「気候変動×防災」を実践するZEB-気候変動と防災をセットで考える-
ZEBというと、これまで環境対応の建築物のイメージが強かった。しかし、昨年(2019年)の大災害やそれに伴う混乱などを目の当たりにした現代社会において、今や気候変動対策は防災・災害対応という観点とセットで考える時代となっている。この社会的気運に応える形で環境省は「レジリエンス強化型ZEB支援事業」を展開するなど、まさに平時では低炭素、災害時には防災設備として活用できる施設を増やし、気候変動対策を進めながら、災害にも強い日本を創ろうとしている。その取り組みについてインタビューを行った。
面と点で攻める『防災に強いまちづくり』
環境省では、自然災害などによる激甚な被害に備え、〈気候変動〉×〈防災〉をテーマに、レジリエンス強化に主眼を置いた取り組みを民間・自治体問わず支援している。
「気候変動対策は、温室効果ガスを減らす〈緩和〉と、ある程度起こってしまう悪影響に対する〈適応〉の両輪で考えていく必要があります」と話すのは、環境省・地球温暖化対策課の多田 悠人氏。
〈緩和〉は災害の規模を小さくする意味で、悪影響に対する〈適応〉は防災という意味で、どちらも非常に重要だ。

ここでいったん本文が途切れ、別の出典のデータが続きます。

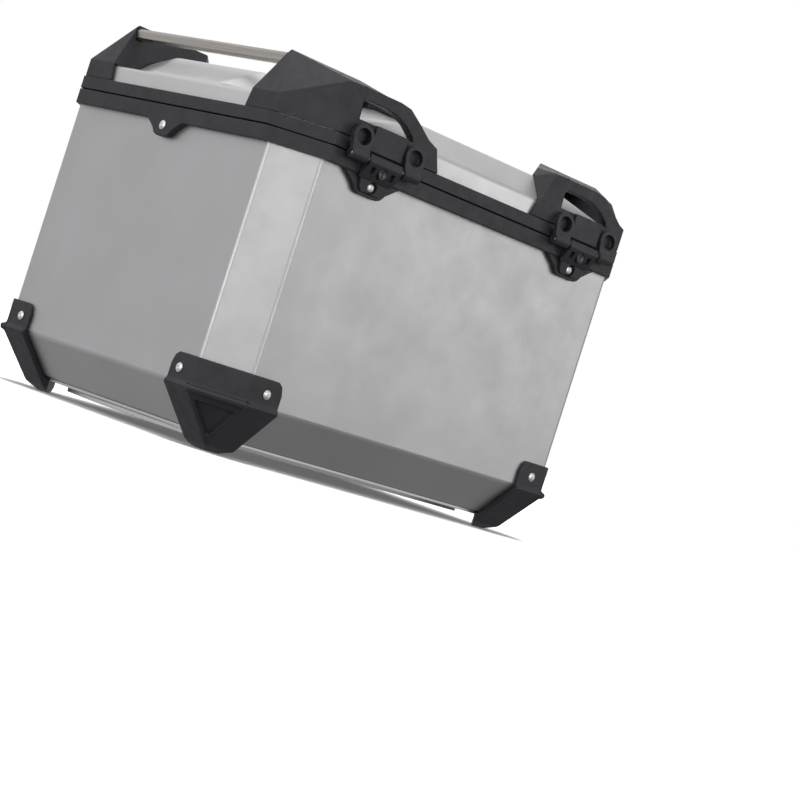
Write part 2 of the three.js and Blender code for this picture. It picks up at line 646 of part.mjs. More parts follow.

これを両輪で実践した取り組みとして、千葉県睦沢町の『むつざわスマートウェルネスタウン』の事例が面白い。道の駅と地域優良賃貸住宅を一体としたエリアで、太陽光発電設備、太陽熱利用設備などの地産資源を活用した自立・分散型エネルギーシステムを構築しているのが特徴だ。(環境省:『民間事業者による分散型エネルギーシステム構築支援事業』を利用)。

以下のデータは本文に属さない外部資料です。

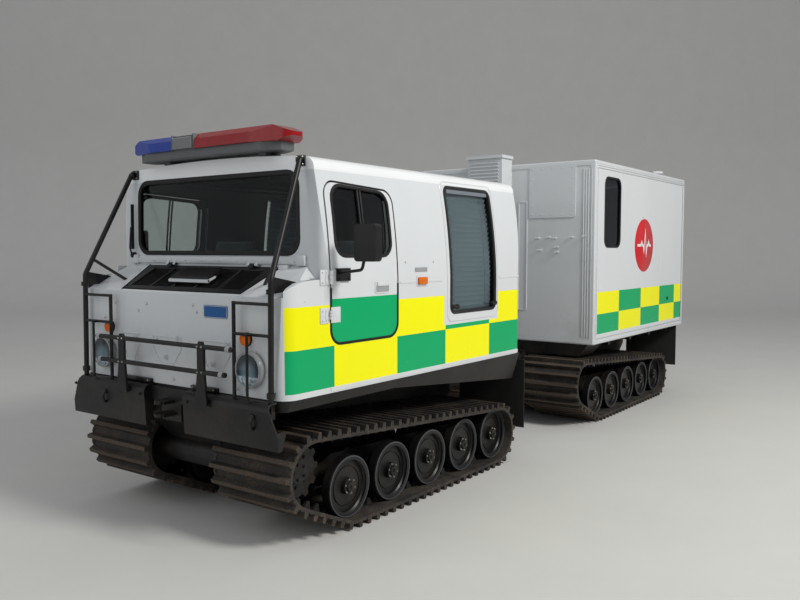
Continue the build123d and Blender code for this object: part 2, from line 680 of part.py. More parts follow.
barrel = on_heading(*barrel_span, barrel_outer) + on_heading(0, barrel_span[0] + 5, 19)
barrel += rod((anchor_x, anchor_y, pivot_z - eye_half), (anchor_x, anchor_y, pivot_z + eye_half), eye_radius)
barrel -= on_heading(62, barrel_span[1] + 1, rod_radius + seat_gap)
barrel -= rod((anchor_x, anchor_y, pivot_z - 30), (anchor_x, anchor_y, pivot_z + 30),
              cylinder_pin + seat_gap)
ram = on_heading(150, cylinder_length, rod_radius)
ram += rod((rod_pin_x, rod_pin_y, pivot_z - eye_half), (rod_pin_x, rod_pin_y, pivot_z + eye_half),
           eye_radius)
ram += rod((rod_pin_x, rod_pin_y, pivot_z - ear_z[0] + seat_gap),
           (rod_pin_x, rod_pin_y, pivot_z + ear_z[0] - seat_gap), cylinder_pin)
save(barrel, "cylinder_barrel_left")
save(mirror(barrel, about=Plane.XZ), "cylinder_barrel_right")
save(ram, "cylinder_rod_left")
save(mirror(ram, about=Plane.XZ), "cylinder_rod_right")

# Rear chassis: centre tub, drawbar with the roll bearing, cross bearers and the tapered front apron
rear_tub_top = 690
rear_tub_front = box_front_x + 60
housing_front = flange_x - 33
housing_rear = shaft_end_x - 14
rear_side = [(box_rear_x + 40, rear_tub_top), (box_rear_x + 40, 520), (box_rear_x + 260, tub_low_z)]
rear_side += [(rear_tub_front - 160, tub_low_z), (rear_tub_front, 440), (rear_tub_front, rear_tub_top)]
rear_hull = across(rear_side, (-tub_half, tub_half))
drawbar = [(rear_tub_front, -tub_half), (rear_tub_front, tub_half), (housing_rear + 60, 105)]
drawbar += [(housing_front - 60, 105), (housing_front - 60, -105), (housing_rear + 60, -105)]
rear_hull += upward(drawbar, (pivot_z - 95, pivot_z + 95))
rear_hull += rod((housing_front, 0, pivot_z), (rear_tub_front, 0, pivot_z), 105)
rear_hull -= rod((housing_front + 1, 0, pivot_z), (housing_rear, 0, pivot_z), roll_shaft_radius + seat_gap)
bearer_count = 5
bearer_low_z = 715
apron_low_z = 668
for index in range(bearer_count):
    bearer_x = box_rear_x + 120 + index * (rear_box_length - 300) / (bearer_count - 1)
    rear_hull += block((bearer_x, bearer_x + 60), (-box_half + 140, box_half - 140),
                       (bearer_low_z, box_floor_z))
    rear_hull += block((bearer_x, bearer_x + 60), (-tub_half, tub_half), (rear_tub_top - 1, bearer_low_z + 1))
apron = [(-box_half + 60, box_floor_z), (box_half - 60, box_floor_z)]
apron += [(box_half - 150, apron_low_z), (-box_half + 150, apron_low_z)]
rear_hull += along(apron, (box_front_x - 360, box_front_x - 6))
rear_hull += drive_shafts["rear"]
save(rear_hull, "rear_hull")

# Mudflaps behind all four tracks
flap_thick = 8
flap_hang = 95
front_flap_x = body_rear_x - flap_hang
rear_flap_x = box_rear_x + 30
flap_y = (track_inner_y + 5, track_outer_y)
hanger = block((front_flap_x, body_rear_x), (flap_y[0], half_width - 70), (skirt_rear_z + 90, skirt_rear_z + 125))
front_hull += both_sides(hanger)
front_flap = block((front_flap_x - flap_thick - seat_gap, front_flap_x - seat_gap), flap_y, (230, 790))
rear_flap = block((rear_flap_x, rear_flap_x + flap_thick), flap_y, (290, box_floor_z - seat_gap))
save(both_sides(front_flap), "mudflaps_front")
save(both_sides(rear_flap), "mudflaps_rear")

# Bumper: two folded plates with rolled top edges on a cross beam, and the bored tow jaw between them
plate_inner_y = 180
plate_outer_y = half_width + 8
plate_front_x = front_end_x - 55
bumper_top_z = body_floor_z - 6
bumper_low_z = bumper_top_z - 250
beam_rear_x = hull_front_x + seat_gap
roll_radius = 44
fold = 10
roll_turns = [90, 60, 30, 0]  # degrees round the rolled edge
roll_x, roll_z = plate_front_x - roll_radius, bumper_top_z - roll_radius


def rolled(radius):
    """Points round the rolled top edge at a radius, from its top to its front."""
    return [(roll_x + radius * cos(turn * pi / 180), roll_z + radius * sin(turn * pi / 180)) for turn in roll_turns]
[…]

通常のシステムと比較し20%以上のCO2削減効果を得られるだけでなく、災害時に自立運転が可能となっている。実際に昨年の台風15号では、そのパフォーマンスを遺憾なく発揮したという。周辺一帯が停電した際にもエリア内では電力や熱の供給が途絶えず、周辺住民へ携帯の充電スペースやシャワー、トイレなどを無料提供し、エネルギー自給エリアとしての役割を果たした。